Required task: Restate the opening lines of the material below word for word, stopping after the line that contains "make_round(F1)".

++++++++++++++++++++

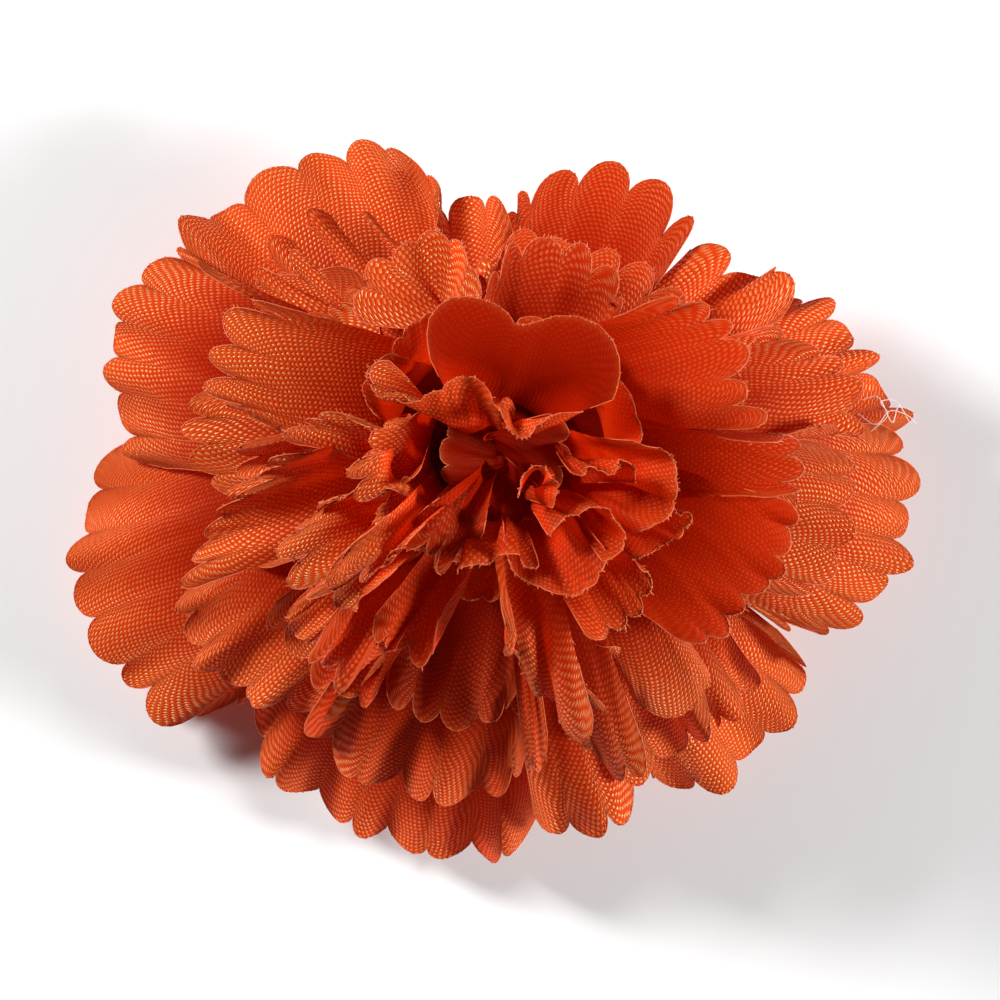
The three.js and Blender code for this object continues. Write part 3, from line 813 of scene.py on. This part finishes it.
petal(F1, 222, [(-18.2, -13.6, 29), (-18.8, -15.8, 28), (-17.4, -17, 28), (-15.4, -16, 29)],
      lobes=3, rise=70, fall=-40, spread=14, pleat=0.2, notch=0.8, fray=0.3, wave=0.3, bloom=0.8,
      reach_in=0.3, reach_out=0.55)
petal(F1, 232, [(-16, -16.4, 30), (-15.8, -19, 28), (-13.6, -20.4, 27), (-10.8, -19, 29)],
      lobes=4, rise=70, fall=-44, spread=16, pleat=0.6, fray=0.35, bloom=0.4, reach_in=0.35,
      reach_out=0.5)
petal(F1, 150, [(-9.6, 8.4, 32), (-11.4, 7, 32), (-12, 5, 32), (-11, 3, 32)],
      lobes=4, rise=62, fall=5, spread=20, pleat=0.2, notch=0.4, fray=0.1, wave=0.4, bloom=0.1,
      fresh=0.4)
petal(F1, 15, [(11.6, -3.5, 31), (12.2, 1, 32), (11, 5.4, 32), (8.4, 9, 32)],
      lobes=4, rise=78, fall=40, spread=32, pleat=0.2, notch=0.5, fray=0.1, wave=0.3, bloom=0.1)
petal(F1, 122, [(-3, 11.6, 31), (-5.6, 12, 32), (-8, 10.8, 32), (-9.6, 8.6, 31)],
      lobes=4, rise=66, fall=20, spread=30, pleat=0.2, notch=0.6, fray=0.1, wave=0.3, bloom=0.1,
      fresh=0.4)
petal(F1, 55, [(11.2, 3, 28), (9.8, 7, 28), (6.5, 10.4, 28), (2, 11.8, 29)],
      lobes=5, rise=35, fall=-15, spread=34, pleat=0.3, notch=0.8, fray=0.1, wave=0.4, bloom=0.1,
      fresh=0.5)
petal(F1, 250, [(-9, -10, 28), (-6, -12.4, 28), (-2, -13.4, 28), (2, -12.8, 29)],
      lobes=6, rise=35, fall=-15, spread=34, pleat=0.3, notch=0.8, fray=0.1, wave=0.4, bloom=0.1,
      fresh=0.2)
make_round(F1)

# %% Folded round 2
F2 = "folded_round_2"
petal(F2, 212, [(-14, -9.2, 39), (-13.4, -11, 38), (-11.6, -11.8, 38), (-9.8, -9.4, 40)],
      lobes=3, rise=95, fall=-45, spread=18, pleat=0.4, fray=0.4, reach_in=0.55, wave=0.4,
      bloom=1.0, reach_out=0.6)
petal(F2, 236, [(-9.2, -8, 38), (-6.2, -9.1, 37), (-5.2, -10.6, 36), (-2, -9.2, 37)],
      lobes=4, rise=105, fall=-40, spread=24, pleat=0.2, fray=0.3, reach_in=0.75, reach_out=0.5,
      wave=0.3, bloom=0.12, fresh=0.3)
petal(F2, 250, [(-11.4, -15.6, 32), (-9.8, -18, 30), (-6.8, -19, 29), (-5, -16.8, 31)],
      lobes=4, rise=62, fall=-34, spread=16, pleat=0.6, fray=0.35, bloom=0.2)
petal(F2, 284, [(0.8, -16.4, 34), (1.8, -20.2, 31), (4.4, -22.6, 29), (6, -24.6, 28), (8.4, -23.4, 29)],
      lobes=5, rise=74, fall=-52, spread=20, pleat=0.8, notch=2.0, fray=0.35, bloom=0.9,
      reach_in=0.4, reach_out=0.45)
petal(F2, 302, [(7.6, -17, 35), (9.6, -16.2, 34), (11.8, -14.9, 34), (12.9, -13, 34), (13.2, -11, 35),
                (12, -9.4, 36)],
      lobes=5, rise=62, fall=-10, spread=18, pleat=0.3, notch=1.4, fray=0.4, wave=0.4, bloom=0.3)
petal(F2, 276, [(2, -26.5, 21), (3.2, -29.2, 19), (4.4, -26.5, 21)],
      lobes=2, rise=50, fall=-55, spread=6, pleat=0.4, notch=3, fray=0.3, wave=0.3, bloom=0.5)
petal(F2, 182, [(-8.6, 3, 34), (-10.8, 1.4, 35), (-11.6, -1.4, 35), (-10.6, -3.8, 34)],
      lobes=4, rise=80, fall=-30, spread=34, pleat=0.3, notch=0.8, fray=0.2, wave=0.5, reach_in=0.5,
      bloom=0.6)
petal(F2, 200, [(-8.6, -3.2, 37), (-10.6, -5, 36), (-11, -7.6, 35), (-9.4, -9.4, 35)],
      lobes=4, rise=88, fall=-40, spread=30, pleat=0.3, notch=0.8, fray=0.2, wave=0.4, reach_in=0.6,
      bloom=0.7)
make_round(F2)

# %% Folded round 3
F3 = "folded_round_3"
petal(F3, 350, [(11.8, -7.4, 38), (14.4, -6.2, 39), (15.3, -3.6, 40), (14.6, -0.9, 40),
                (11.8, 0.4, 41)],
      lobes=5, rise=66, fall=15, spread=26, pleat=0.4, notch=0.45, fray=0.3, bloom=0.15, wave=1.1)
petal(F3, 330, [(11.8, -9.8, 37), (14, -8.4, 37), (16.2, -7.2, 38), (16.5, -5.4, 38), (14.8, -4.4, 39)],
      lobes=5, rise=62, fall=10, spread=18, pleat=0.4, notch=0.45, fray=0.3, bloom=0.15, wave=1.1)
petal(F3, 352, [(11.8, -3.2, 40), (11.6, -2, 41), (10, -2.2, 42), (8, -1.2, 42), (6.2, -2.2, 42)],
      lobes=5, rise=80, fall=40, spread=28, pleat=0.4, notch=0.45, fray=0.3, wave=1.1, bloom=0.15,
      fresh=0.6)
petal(F3, 318, [(4.4, -5.2, 41), (5.6, -3, 42), (4.4, -1.6, 42), (2.6, -2.2, 42), (1.8, -4.6, 41)],
      lobes=4, rise=96, fall=50, spread=30, pleat=0.3, notch=0.45, fray=0.3, wave=1.1, bloom=0.15,
      fresh=0.6)
petal(F3, 298, [(0.4, -9, 39), (1.6, -10.8, 38), (3.8, -12.2, 38), (6.6, -12.8, 38), (8.8, -11.2, 38),
                (9.2, -8.6, 39)],
      lobes=6, rise=76, fall=5, spread=28, pleat=0.5, notch=0.45, fray=0.3, bloom=0.15, wave=1.1,
      fresh=0.6)
petal(F3, 272, [(-3.4, -11.2, 38), (-1.2, -9.6, 39), (1.6, -9.4, 39), (3, -10.8, 38)],
      lobes=4, rise=80, fall=10, spread=20, pleat=0.5, notch=0.45, fray=0.3, wave=1.1, bloom=0.15,
      fresh=0.6)
petal(F3, 322, [(4.2, -7.8, 40), (6, -5.6, 41), (8.4, -6, 41), (10.6, -7.8, 40), (9.4, -10, 39)],
      lobes=5, rise=80, fall=25, spread=26, pleat=0.4, notch=0.45, fray=0.3, bloom=0.15, wave=1.1,
      fresh=0.6)
make_round(F3)

# %% Folded round 4
F4 = "folded_round_4"
# The broad two-lobed petal at the back and the hoods over the button lie in shadow, so they get painted
# shade and little or no painted sheen.
petal(F4, 84, [(10.8, 4.6, 36), (10.6, 7.6, 37), (9.4, 10, 38), (7.4, 11.3, 39), (4.6, 11.6, 39),
               (2.4, 11.2, 39), (0.4, 12.4, 39), (-2, 13, 39), (-4.4, 12.8, 39), (-6.4, 11, 38),
               (-6.6, 8.4, 37)],
      lobes=2, rise=70, fall=12, spread=55, pleat=0.3, wave=0.4, notch=1.2, curl=0.2, fray=0.12,
      bloom=0.03, fresh=0.1)
petal(F4, 92, [(7.4, 3.2, 41), (4.4, 2.8, 42), (1.4, 1, 42), (-0.8, 4.8, 42), (-2.8, 6.1, 42),
               (-5.4, 5, 42), (-8, 3.7, 41), (-9.2, 4.2, 41)],
      lobes=9, rise=114, fall=40, spread=70, pleat=0.15, wave=0.2, notch=0.5, curl=0.3, fray=0.25,
      reach_in=0.8, reach_out=0.3, bloom=0.4)
petal(F4, 146, [(-8.4, 3.6, 40), (-10.6, 4.4, 39), (-11.4, 6.8, 38), (-10.2, 8, 38)],
      lobes=3, rise=78, fall=-14, spread=14, pleat=0.3, notch=1.0, fray=0.45, bloom=0.9)
petal(F4, 232, [(-9.4, -7.2, 36), (-8.6, -8.8, 35), (-6.1, -9, 35), (-5.4, -10.6, 34), (-2, -9, 36)],
      lobes=4, rise=116, fall=-42, spread=52, pleat=0.2, notch=0.9, fray=0.3, reach_in=1.3,
      reach_out=0.6,
      wave=0.3, bloom=0.2, fresh=0.3)
petal(F4, 292, [(-2.4, -5.6, 34), (-0.4, -7, 34), (2, -6.6, 34), (4.2, -4.6, 35)],
      lobes=3, rise=114, fall=-30, spread=50, pleat=0.2, notch=0.4, fray=0.1, reach_in=1.7,
      reach_out=1.2,
      wave=0.3, bloom=0.0, fresh=0.2)
petal(F4, 188, [(-3.2, 2.6, 35), (-5, 1, 35), (-5.4, -1.4, 35), (-4.2, -3.4, 35)],
      lobes=3, rise=114, fall=-25, spread=50, pleat=0.2, notch=0.4, fray=0.1, reach_in=1.5,
      reach_out=1.0,
      wave=0.3, bloom=0.0, fresh=0.2)
petal(F4, 5, [(4.4, -4.2, 35), (6, -1.6, 36), (6.2, 0.8, 36), (5.2, 3.2, 36)],
      lobes=3, rise=114, fall=-25, spread=50, pleat=0.2, notch=0.4, fray=0.1, reach_in=1.6,
      reach_out=1.2,
      wave=0.3, bloom=0.0, fresh=0.2)
make_round(F4)

# %% [markdown]
# ## A loose fibre
# A little undyed fibre fluff is caught on the edge of the right-hand petals, as happens to
# a flower that has lain about. It is three thin bent hairs, modelled as fine tubes.

# %% Loose fibre
FIBRE_RADIUS = 0.035
FIBRES = [
    [(31.8, 3.2, 17), (33.4, 2.2, 18), (34.6, 3.4, 18.4), (36.2, 3.0, 18), (37, 2.2, 17.4)],
    [(32.2, 4.4, 17.6), (33.6, 4.6, 18.4), (34.8, 2.4, 18.2), (35.4, 3.8, 18), (36.6, 3.4, 17.8)],
    [(33, 1.6, 17), (34.4, 3, 18.2), (33.8, 4.2, 18.8), (35.2, 4.2, 18.4), (36.4, 2.4, 17.6)],
]


def fibre_parts():
    parts = []
    for points in FIBRES:
        path = smooth_line(points, np.linspace(0, 1, 60))
        way = unit(np.gradient(path, axis=0))
        side = unit(np.cross(way, (0, 0, 1.0)))
        face = np.cross(side, way)
        radii = np.full((1, len(path)), FIBRE_RADIUS)
        parts.append(tubes((path[None], side[None], face[None]), 4, radii))
    return parts


fibre_white = bpy.data.materials.new("loose fibre")
fibre_white.use_nodes = True
fibre_white.node_tree.nodes["Principled BSDF"].inputs["Base Color"].default_value = (0.8, 0.75, 0.7, 1)
mesh_piece("loose_fibre", fibre_parts(), fibre_white)
print("loose fibre:", len(FIBRES), "hairs")

# %% [markdown]
# ## Plastic pieces
# The moulded pieces keep their CAD shapes. They only need a finish: soft green polyethylene
# for the calyx and clear, undyed polyethylene for the pin and the plates.


# %% Plastic materials
def plastic_material(title, colour, dark, roughness):
    material = bpy.data.materials.new(title)
    material.use_nodes = True
    tree = material.node_tree
    surface = tree.nodes["Principled BSDF"]
    places = tree.nodes.new("ShaderNodeTexCoord")
    mottle = noise_node(tree, places.outputs["Object"], 180, 4)[0]
    link(tree, mix_colour(tree, mottle, dark, colour), surface.inputs["Base Color"])
    surface.inputs["Roughness"].default_value = roughness
    surface.inputs["Subsurface Weight"].default_value = 0.2
    surface.inputs["Subsurface Scale"].default_value = 0.002
    bump = tree.nodes.new("ShaderNodeBump")
    bump.inputs["Strength"].default_value = 0.25
    bump.inputs["Distance"].default_value = 0.0002
    link(tree, mottle, bump.inputs["Height"])
    link(tree, bump.outputs[0], surface.inputs["Normal"])
    return material


green = plastic_material("calyx plastic", (0.1, 0.24, 0.05, 1), (0.05, 0.14, 0.03, 1), 0.5)
pale = plastic_material("pin plastic", (0.78, 0.8, 0.7, 1), (0.66, 0.7, 0.58, 1), 0.38)
for name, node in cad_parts.items():
    if node.hide_render:
        continue
    node.data.materials.clear()
    node.data.materials.append(green if name == "calyx" else pale)

# %% [markdown]
# ## Floor, light and world
# A plain pale floor, two soft lights from opposite sides that stand low so the weave shows,
# and a faint even white surrounding that fills the shadows.

# %% Floor and lights
LIGHT_DISTANCE = 0.6
LIGHT_SIZE = 0.15
LOOK_AT_HEIGHT = 0.02
SURROUNDING = 0.055
floor_mesh = bpy.data.meshes.new("floor")
side = 1.5
floor_mesh.from_pydata([(-side, -side, 0), (side, -side, 0), (side, side, 0), (-side, side, 0)], [],
                       [(0, 1, 2, 3)])
floor = bpy.data.objects.new("floor", floor_mesh)
bpy.context.scene.collection.objects.link(floor)
paper = bpy.data.materials.new("paper")
paper.use_nodes = True
paper.node_tree.nodes["Principled BSDF"].inputs["Base Color"].default_value = (0.9, 0.9, 0.9, 1)
paper.node_tree.nodes["Principled BSDF"].inputs["Roughness"].default_value = 0.9
floor_mesh.materials.append(paper)


def soft_light(title, azimuth, elevation, power):
    """A square light that looks at the middle of the flower."""
    data = bpy.data.lights.new(title, "AREA")
    data.size = LIGHT_SIZE
    data.energy = power
    light = bpy.data.objects.new(title, data)
    a, e = math.radians(azimuth), math.radians(elevation)
    away = Vector((math.cos(a) * math.cos(e), math.sin(a) * math.cos(e), math.sin(e)))
    light.location = away * LIGHT_DISTANCE + Vector((0, 0, LOOK_AT_HEIGHT))
    light.rotation_mode = "QUATERNION"
    light.rotation_quaternion = away.to_track_quat("Z", "Y")
    bpy.context.scene.collection.objects.link(light)


soft_light("window", 150, 29, 5.3)
soft_light("far window", -10, 22, 5.2)
world = bpy.data.worlds.new("world")
bpy.context.scene.world = world
world.use_nodes = True
world.node_tree.nodes["Background"].inputs["Color"].default_value = (1, 1, 1, 1)
world.node_tree.nodes["Background"].inputs["Strength"].default_value = SURROUNDING
bpy.context.scene.view_settings.view_transform = "Standard"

++++++++++++++++++++

Finished answer:
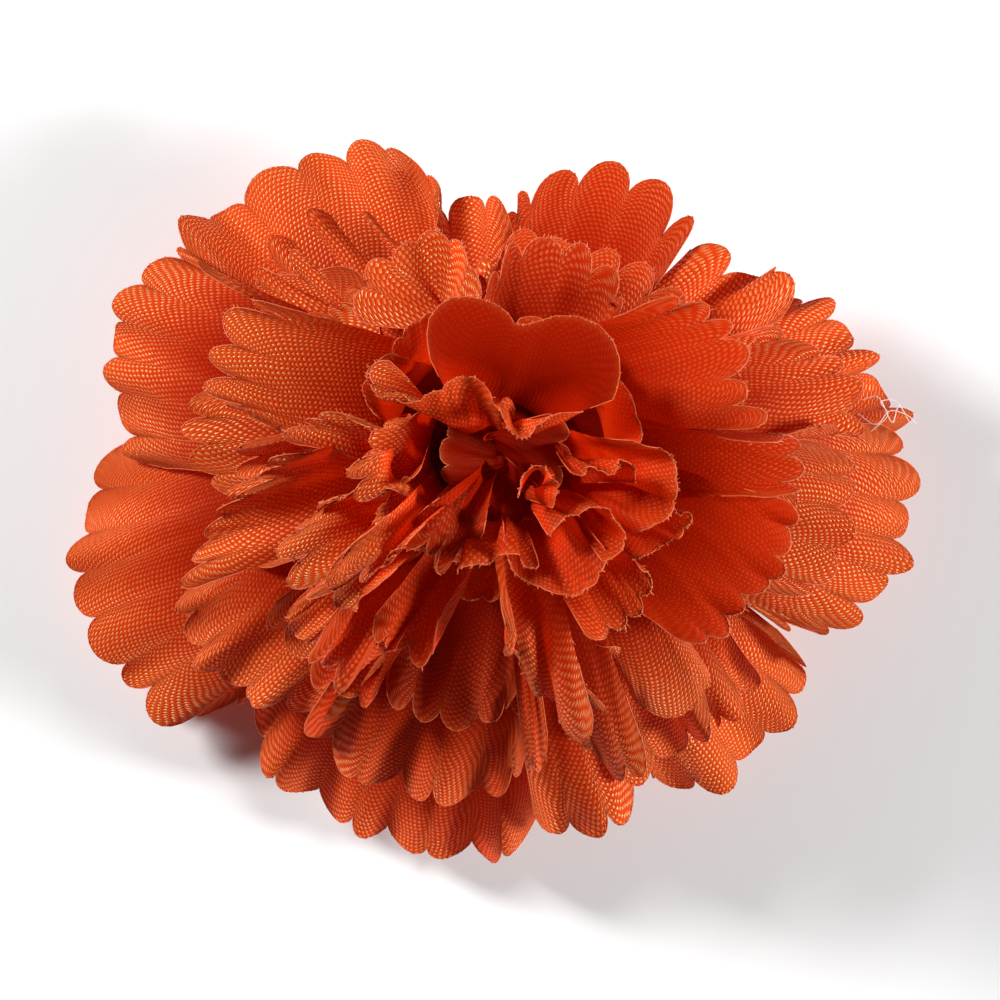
The three.js and Blender code for this object continues. Write part 3, from line 813 of scene.py on. This part finishes it.
petal(F1, 222, [(-18.2, -13.6, 29), (-18.8, -15.8, 28), (-17.4, -17, 28), (-15.4, -16, 29)],
      lobes=3, rise=70, fall=-40, spread=14, pleat=0.2, notch=0.8, fray=0.3, wave=0.3, bloom=0.8,
      reach_in=0.3, reach_out=0.55)
petal(F1, 232, [(-16, -16.4, 30), (-15.8, -19, 28), (-13.6, -20.4, 27), (-10.8, -19, 29)],
      lobes=4, rise=70, fall=-44, spread=16, pleat=0.6, fray=0.35, bloom=0.4, reach_in=0.35,
      reach_out=0.5)
petal(F1, 150, [(-9.6, 8.4, 32), (-11.4, 7, 32), (-12, 5, 32), (-11, 3, 32)],
      lobes=4, rise=62, fall=5, spread=20, pleat=0.2, notch=0.4, fray=0.1, wave=0.4, bloom=0.1,
      fresh=0.4)
petal(F1, 15, [(11.6, -3.5, 31), (12.2, 1, 32), (11, 5.4, 32), (8.4, 9, 32)],
      lobes=4, rise=78, fall=40, spread=32, pleat=0.2, notch=0.5, fray=0.1, wave=0.3, bloom=0.1)
petal(F1, 122, [(-3, 11.6, 31), (-5.6, 12, 32), (-8, 10.8, 32), (-9.6, 8.6, 31)],
      lobes=4, rise=66, fall=20, spread=30, pleat=0.2, notch=0.6, fray=0.1, wave=0.3, bloom=0.1,
      fresh=0.4)
petal(F1, 55, [(11.2, 3, 28), (9.8, 7, 28), (6.5, 10.4, 28), (2, 11.8, 29)],
      lobes=5, rise=35, fall=-15, spread=34, pleat=0.3, notch=0.8, fray=0.1, wave=0.4, bloom=0.1,
      fresh=0.5)
petal(F1, 250, [(-9, -10, 28), (-6, -12.4, 28), (-2, -13.4, 28), (2, -12.8, 29)],
      lobes=6, rise=35, fall=-15, spread=34, pleat=0.3, notch=0.8, fray=0.1, wave=0.4, bloom=0.1,
      fresh=0.2)
make_round(F1)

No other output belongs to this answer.